• [JOB] From the line with "on the floor." to the line with "bpy.context.scene.collection.objects.link(empty)", both lines included, set down exactly those lines, please, and no others.

• [RECORDED DATA]
BEGIN

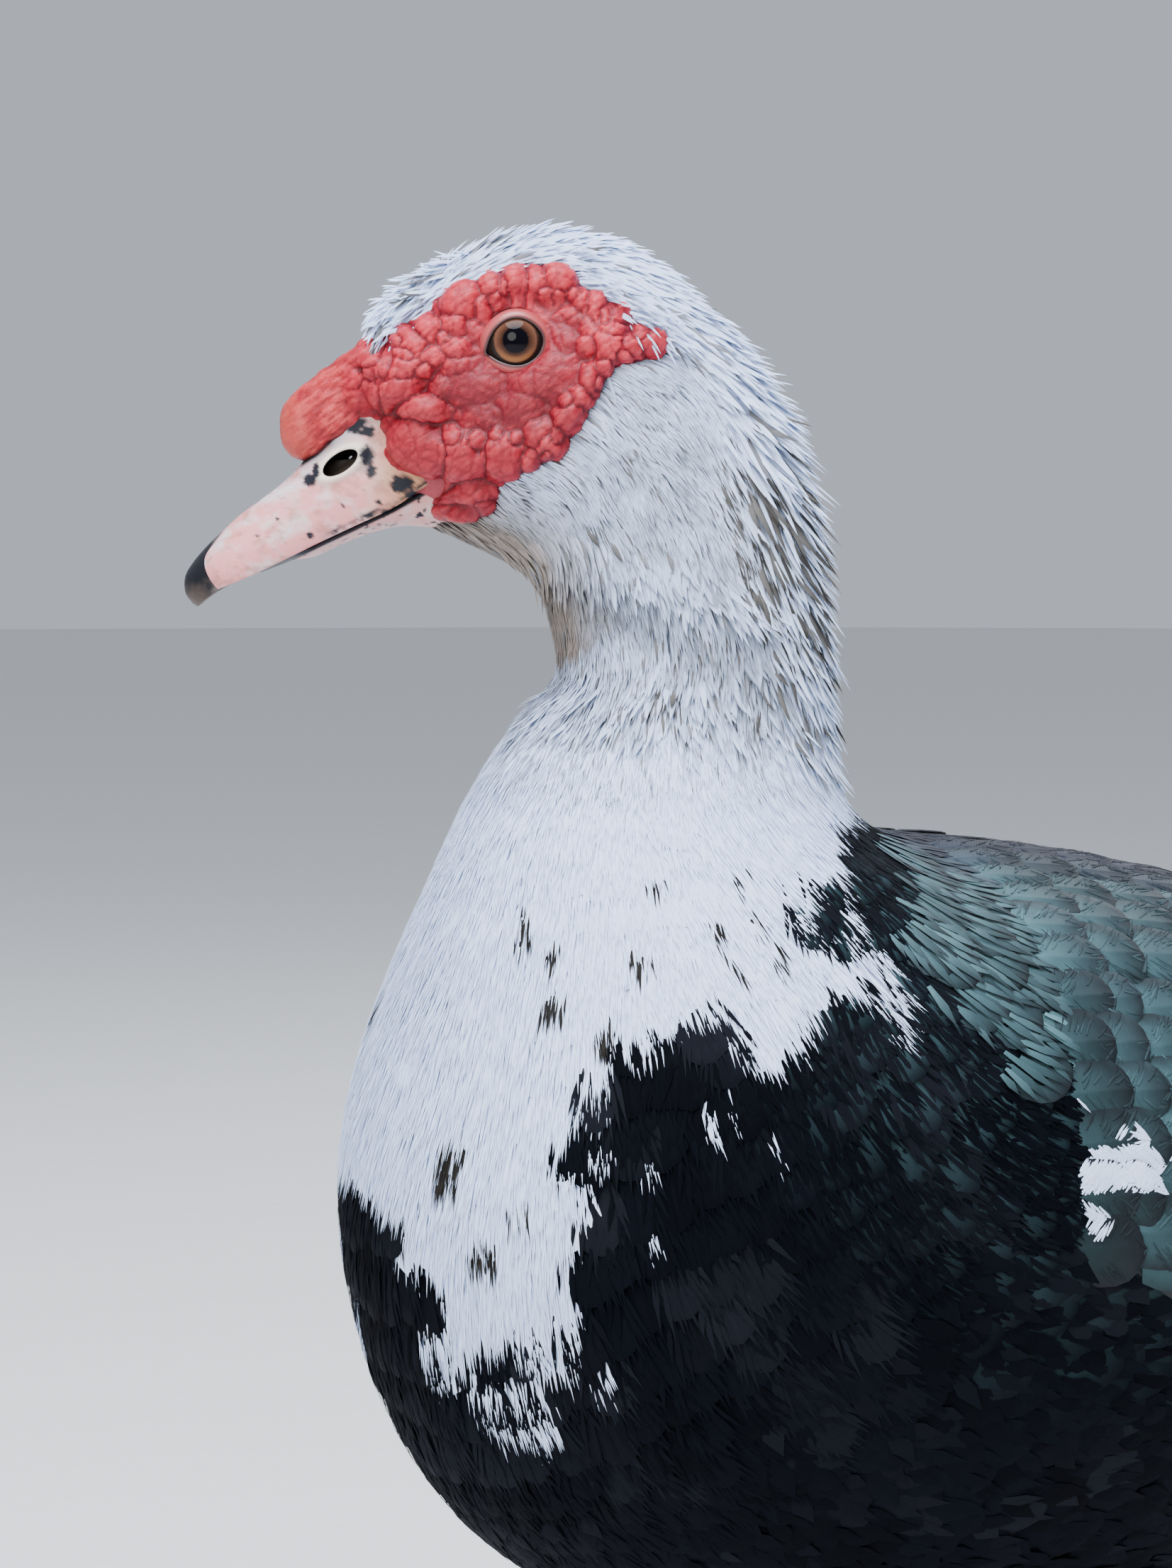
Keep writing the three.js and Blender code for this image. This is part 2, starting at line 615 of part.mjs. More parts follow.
// A row's feathers lean just enough to pass over their neighbours.
function tractVanes(tract, side) {
  const { count, from, to, aim, length, width, mid, tip, shape } = tract;
  const slope = radians((aim[0] + aim[1]) / 2);
  const rise = radians(Math.abs(to[1] - from[1])) * FLANK_GIRTH;
  const pitch = (rise * Math.cos(slope) - Math.abs(to[0] - from[0]) * Math.sin(slope)) / (count - 1);
  const roll = tract.roll ?? ((VANE_THICK + VANE_AIR) * width[0]) / pitch;
  return Array.from({ length: count }, (_, i) => {
    const t = i / (count - 1);
    const vary = Math.sin(4.3 * i + count);
    return wingVane({
      x: lerp(from[0], to[0], t) + vary,
      angle: lerp(from[1], to[1], t),
      aim: lerp(aim[0], aim[1], t),
      length: lerp(length[0], length[1], t) + 1.5 * vary,
      width: lerp(width[0], width[1], t),
      mid: lerp(mid[0], mid[1], t),
      tip: lerp(tip[0], tip[1], t),
      roll,
      shape,
    }, side);
  });
}

// Rows of the bed that the feathers grow from: x, lower angle, upper angle.
const WING_BED = [
  [56, 0, 69],
  [84, -11, 77],
  [115, -15, 78],
  [139, -11, 75],
  [164, -5, 71],
  [204, 8, 62],
];
const WING_BED_RISE = 1.5;

function wing(side) {
  const plate = sheet(4, WING_BED.length - 1, (u, v, face) => {
    const [x, low, high] = WING_BED[Math.round(v * (WING_BED.length - 1))];
    return sidePoint(x, lerp(low, high, u), face > 0 ? WING_BED_RISE : -2, side);
  });
  const vanes = WING_TRACTS.flatMap((tract) => tractVanes(tract, side));
  return union([solid(plate), ...vanes]).subtract(grownBody);
}

addPart(duck, 'wing_left', geometryOf(wing(-1)), COLORS.green, 0.5);
addPart(duck, 'wing_right', geometryOf(wing(1)), COLORS.green, 0.5);

// Tail

const TAIL_PAIRS = 5;
const TAIL_ROOT_SPREAD = 4.4;
const TAIL_FAN = 3.7;
const TAIL_LAYER = 1.3;
const TAIL_VANE = { root: 18, width: 33, level: 1.2, rounding: 0.6 };
const COVERT_VANE = { width: 28, fan: 12, rounding: 3 };
const tailAxis = vector(Math.cos(radians(TAIL.slope)), 0, Math.sin(radians(TAIL.slope)));
const tailUp = vector(-tailAxis.z, 0, tailAxis.x);

// A point of the tail's own frame: along its axis from the rump's end, across, and up.
function tailPoint(along, across, up) {
  return vector(TAIL.x, across, TAIL.z).addScaledVector(tailAxis, along).addScaledVector(tailUp, up);
}

// A feather of the tail or its coverts. A half set to 1 or -1 keeps it on that side of the midline.
function tailVane({ root, across, fan, length, width, low, high, roll = 0, shape = LONG_VANE, half = 0 }) {
  const turn = radians(fan);
  return solid(sheet(1, shape.length - 1, (u, v, face) => {
    const [share, wide] = shape[Math.round(v * (shape.length - 1))];
    const out = length * share;
    const off = (u - 0.5) * width * wide;
    const free = across + out * Math.sin(turn) + off * Math.cos(turn);
    const inner = half > 0 ? 0.5 + 2 * u : 0.5 + 2 * (1 - u);
    const y = half === 0 ? free : half * Math.max(half * free, inner);
    const lean = (roll * off) / width;
    return tailPoint(
      root + out * Math.cos(turn) - off * Math.sin(turn),
      y,
      lerp(low, high, share) + lean + (face * VANE_THICK) / 2,
    );
  }));
}

// Rows of the tail's root: along, half width, half height, rise.
const TAIL_ROOT = [[-26, 24, 13, 0], [-4, 25, 12.5, 0], [14, 24, 10, 0], [34, 22, 6.5, -1], [48, 16, 3, -2]];

// Rows of coverts: over or under, count, root, length, spread, height at the root and at the tip.
const TAIL_COVERTS = [
  [1, 3, 12, 58, 15, 4.5, 7.5],
  [1, 2, -8, 52, 9, 7, 10.5],
  [-1, 3, 8, 60, 15, -5, -11.5],
  [-1, 2, -12, 52, 9, -9, -14],
];

function tail() {
  const sides = 12;
  const root = solid(loft(TAIL_ROOT.map(([along, half, high, up]) => Array.from({ length: sides }, (_, i) => {
    const bearing = (2 * Math.PI * i) / sides;
    return tailPoint(along, half * Math.cos(bearing), up + high * Math.sin(bearing));
  }))));
  const vanes = [];
  for (let i = 0; i < TAIL_PAIRS; i++) {
    for (const side of [1, -1]) {
      const place = i + 0.5;
      const top = i === 0 && side > 0;
      const layer = TAIL_VANE.level - TAIL_LAYER * (top ? -1 : i);
      vanes.push(tailVane({
        root: TAIL_VANE.root,
        across: side * place * TAIL_ROOT_SPREAD,
        fan: side * place * TAIL_FAN,
        length: TAIL.length - TAIL_VANE.root - TAIL_VANE.rounding * place ** 2,
        width: TAIL_VANE.width,
        low: layer,
        high: layer,
        half: top ? 0 : side,
      }));
    }
  }
  for (const [over, count, from, length, spread, low, high] of TAIL_COVERTS) {
    const { width, fan, rounding } = COVERT_VANE;
    const roll = ((VANE_THICK + VANE_AIR) * width * (count - 1)) / (2 * spread);
    for (let i = 0; i < count; i++) {
      const place = (2 * i) / (count - 1) - 1;
      vanes.push(tailVane({
        root: from - rounding * place ** 2,
        across: place * spread,
        fan: place * fan,
        length,
        width,
        low,
        high,
        roll,
        shape: ROUND_VANE,
      }));
    }
  }
  return union([root, ...vanes]).subtract(grownBody);
}

addPart(duck, 'tail', geometryOf(tail()), COLORS.black, 0.6);

// Legs

const TOES = [
  { name: 'middle', angle: 0, length: 70, stout: 1.0 },
  { name: 'outer', angle: 27, length: 64, stout: 0.92 },
  { name: 'inner', angle: -25, length: 55, stout: 0.88 },
  { name: 'hind', angle: 196, length: 21, stout: 0.62 },
];
const TOE_KNUCKLES = [[0.0, 6.2], [0.32, 5.7], [0.47, 4.5], [0.63, 5.1], [0.8, 4.0], [1.0, 2.8]];
const CLAW_LENGTH = 11;

// A point of the foot: forward along its middle toe, then outward from it, then up.
function footPoint(side, forward, outward, z) {
  const turn = radians(FOOT.turn);
  return vector(
    FOOT.x - forward * Math.cos(turn) + outward * Math.sin(turn),
    side * (FOOT.y + forward * Math.sin(turn) + outward * Math.cos(turn)),
    z,
  );
}

function toePoint(side, angle, along, across, z) {
  const a = radians(angle);
  return footPoint(
    side,
    along * Math.cos(a) - across * Math.sin(a),
    along * Math.sin(a) + across * Math.cos(a),
    z,
  );
}

function toeSolid({ angle, length, stout }, side) {
  const sides = 6;
  return solid(loft(TOE_KNUCKLES.map(([t, radius]) => Array.from({ length: sides }, (_, i) => {
    const bearing = (2 * Math.PI * (i + 0.5)) / sides;
    const r = radius * stout;
    return toePoint(side, angle, length * t, r * Math.cos(bearing), r * (0.78 + Math.sin(bearing)));
  }))));
}

function webSolid(first, second, side) {
  return solid(sheet(4, 3, (u, v, face) => {
    const angle = lerp(first.angle, second.angle, u);
    const edge = lerp(first.length, second.length, u) * (0.95 - 0.17 * Math.sin(Math.PI * u));
    return toePoint(side, angle, lerp(4, edge, v), 0, face > 0 ? lerp(FOOT.web + 1.2, FOOT.web, v) : -0.6);
  }));
}

function webbedFoot(side) {
  const [middleToe, outer, inner] = TOES;
  const heel = solid(limb([
    [FOOT.x + 2.0, side * FOOT.y, -0.6, 9.5, 8],
    [FOOT.x + 2.4, side * FOOT.y, 6, 9.5, 8.2],
    [FOOT.x + 4.5, side * FOOT.y, 12.6, 7.6, 7.4],
  ]));
  const floor = new THREE.BoxGeometry(400, 400, 20);
  floor.translate(0, 0, -10);
  return union([
    heel,
    ...TOES.map((toe) => toeSolid(toe, side)),
    webSolid(middleToe, outer, side),
    webSolid(inner, middleToe, side),
  ]).subtract(solid(floor));
}

function claw({ angle, length, stout }, side) {
  const sides = 5;
  const steps = 2;
  return loft(Array.from({ length: steps + 1 }, (_, j) => {
    const t = j / steps;
    const r = lerp(2.3, 0.35, t) * stout;
    const rise = lerp(2.5 * stout + 0.4, 0.8, t) + 1.6 * stout * Math.sin(Math.PI * t);
    return Array.from({ length: sides }, (_, i) => {
      const bearing = (2 * Math.PI * i) / sides;
      const along = length + JOIN_GAP + CLAW_LENGTH * stout * t;
      return toePoint(side, angle, along, 0.8 * r * Math.cos(bearing), rise + r * Math.sin(bearing));
    });
  }));
}

// A limb's length from rows of x, y, z, half width along x and y.
function limb(rows, sides = 10) {
  return loft(rows.map(([x, y, z, rx, ry]) => Array.from({ length: sides }, (_, i) => {
    const bearing = (2 * Math.PI * i) / sides;
    return vector(x + rx * Math.cos(bearing), y + ry * Math.sin(bearing), z);
  })));
}

for (const [name, side] of [['left', -1], ['right', 1]]) {
  const y = side * ANKLE.y;
  const footY = side * FOOT.y;
  const thigh = limb([
    [88, side * 46, 150, 38, 26],
    [90, side * 47, 118, 36, 25],
    [95, side * 48, 92, 25, 20],
    [100, side * 49, 76, 15, 14],
    [103, y, ANKLE.z + 1, 10, 10],
  ]);
  addPart(duck, `thigh_${name}`, geometryOf(solid(thigh).subtract(grownBody)), COLORS.black, 0.85);
  const tarsus = limb([
    [ANKLE.x, y, ANKLE.z, 9, 8.5],
    [ANKLE.x - 1, y, ANKLE.z - 10, 8, 7.5],
    [ANKLE.x - 6, side * 51, 44, 6.6, 6.2],
    [ANKLE.x - 13, side * 52.5, 24, 6.6, 6.4],
    [ANKLE.x - 19, footY, 13, 8, 8],
  ]);
  addPart(duck, `tarsus_${name}`, tarsus, COLORS.leg, 0.7);
  const foot = webbedFoot(side);
  addPart(duck, `foot_${name}`, geometryOf(foot), COLORS.web, 0.75);
  TOES.forEach((toe) => addPart(duck, `claw_${name}_${toe.name}`, claw(toe, side), COLORS.claw, 0.4));
}

// The origin is the middle of the whole bird's footprint, on the floor.

const extent = new THREE.Box3().setFromObject(duck);
const middle = extent.getCenter(vector(0, 0, 0));
duck.position.set(-middle.x, -middle.y, -extent.min.z);

export default duck;
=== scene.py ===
# A muscovy drake, life size and standing, as a still museum model.
# Lengths are millimetres from the foot of the bird's neck, and become metres when a mesh is made.

import math

import bmesh
import bpy
import numpy as np
from mathutils import Matrix, Vector, noise
from mathutils.bvhtree import BVHTree


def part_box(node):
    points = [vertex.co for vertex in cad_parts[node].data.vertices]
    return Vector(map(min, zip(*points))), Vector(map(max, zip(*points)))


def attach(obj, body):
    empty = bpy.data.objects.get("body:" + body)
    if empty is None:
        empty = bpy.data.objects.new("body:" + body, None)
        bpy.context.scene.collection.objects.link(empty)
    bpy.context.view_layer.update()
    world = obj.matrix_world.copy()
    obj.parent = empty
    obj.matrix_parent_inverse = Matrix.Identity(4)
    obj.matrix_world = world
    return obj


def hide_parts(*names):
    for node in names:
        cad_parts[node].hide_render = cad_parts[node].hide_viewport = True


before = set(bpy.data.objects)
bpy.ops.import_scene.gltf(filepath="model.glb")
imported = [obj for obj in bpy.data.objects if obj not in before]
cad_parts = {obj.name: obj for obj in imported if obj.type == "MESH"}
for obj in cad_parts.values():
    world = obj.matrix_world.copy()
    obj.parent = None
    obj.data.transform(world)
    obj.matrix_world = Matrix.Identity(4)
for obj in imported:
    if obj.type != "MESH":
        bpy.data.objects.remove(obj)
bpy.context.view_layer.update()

# Where the bird stands: the point between its eyes is known in the frame and on the bird.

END

• [COMPLETED TASK]
// The origin is the middle of the whole bird's footprint, on the floor.

const extent = new THREE.Box3().setFromObject(duck);
const middle = extent.getCenter(vector(0, 0, 0));
duck.position.set(-middle.x, -middle.y, -extent.min.z);

export default duck;
=== scene.py ===
# A muscovy drake, life size and standing, as a still museum model.
# Lengths are millimetres from the foot of the bird's neck, and become metres when a mesh is made.

import math

import bmesh
import bpy
import numpy as np
from mathutils import Matrix, Vector, noise
from mathutils.bvhtree import BVHTree


def part_box(node):
    points = [vertex.co for vertex in cad_parts[node].data.vertices]
    return Vector(map(min, zip(*points))), Vector(map(max, zip(*points)))


def attach(obj, body):
    empty = bpy.data.objects.get("body:" + body)
    if empty is None:
        empty = bpy.data.objects.new("body:" + body, None)
        bpy.context.scene.collection.objects.link(empty)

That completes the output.